## Data to use
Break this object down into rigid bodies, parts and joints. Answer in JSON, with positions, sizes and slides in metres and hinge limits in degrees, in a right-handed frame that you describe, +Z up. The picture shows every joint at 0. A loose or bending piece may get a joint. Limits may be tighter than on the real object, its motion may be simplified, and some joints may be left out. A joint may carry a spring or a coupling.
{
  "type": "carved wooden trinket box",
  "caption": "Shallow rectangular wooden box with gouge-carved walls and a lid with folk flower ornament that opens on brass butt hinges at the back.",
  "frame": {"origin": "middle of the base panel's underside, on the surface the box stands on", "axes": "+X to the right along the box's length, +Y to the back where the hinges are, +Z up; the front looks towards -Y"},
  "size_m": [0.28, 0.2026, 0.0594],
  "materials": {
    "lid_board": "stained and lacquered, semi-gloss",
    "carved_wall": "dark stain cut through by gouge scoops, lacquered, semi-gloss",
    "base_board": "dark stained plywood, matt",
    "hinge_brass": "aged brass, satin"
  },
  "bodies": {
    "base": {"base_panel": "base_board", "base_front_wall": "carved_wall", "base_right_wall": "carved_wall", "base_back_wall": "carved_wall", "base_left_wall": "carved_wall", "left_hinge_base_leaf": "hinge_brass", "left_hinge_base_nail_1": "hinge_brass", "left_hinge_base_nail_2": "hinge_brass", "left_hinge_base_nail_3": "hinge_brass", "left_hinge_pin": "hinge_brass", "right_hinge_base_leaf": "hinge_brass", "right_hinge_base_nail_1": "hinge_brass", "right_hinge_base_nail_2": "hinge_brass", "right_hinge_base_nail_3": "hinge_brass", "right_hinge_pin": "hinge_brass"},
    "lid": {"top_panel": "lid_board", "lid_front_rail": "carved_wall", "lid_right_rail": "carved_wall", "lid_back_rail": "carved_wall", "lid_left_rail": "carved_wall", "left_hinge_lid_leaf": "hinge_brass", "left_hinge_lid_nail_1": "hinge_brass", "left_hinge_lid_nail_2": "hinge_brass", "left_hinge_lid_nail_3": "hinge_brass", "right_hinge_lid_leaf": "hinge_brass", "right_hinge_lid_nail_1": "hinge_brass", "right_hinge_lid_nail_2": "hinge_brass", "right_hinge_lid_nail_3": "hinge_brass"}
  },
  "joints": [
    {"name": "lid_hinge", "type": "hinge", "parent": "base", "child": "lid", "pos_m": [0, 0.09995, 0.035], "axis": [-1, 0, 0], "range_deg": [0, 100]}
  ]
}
...
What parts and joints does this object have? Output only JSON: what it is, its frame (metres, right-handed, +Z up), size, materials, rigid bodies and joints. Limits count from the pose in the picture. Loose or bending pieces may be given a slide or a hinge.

## What to do
Gather all lines of the records that include the word "with".

## Task response
Break this object down into rigid bodies, parts and joints. Answer in JSON, with positions, sizes and slides in metres and hinge limits in degrees, in a right-handed frame that you describe, +Z up. The picture shows every joint at 0. A loose or bending piece may get a joint. Limits may be tighter than on the real object, its motion may be simplified, and some joints may be left out. A joint may carry a spring or a coupling.
  "caption": "Shallow rectangular wooden box with gouge-carved walls and a lid with folk flower ornament that opens on brass butt hinges at the back.",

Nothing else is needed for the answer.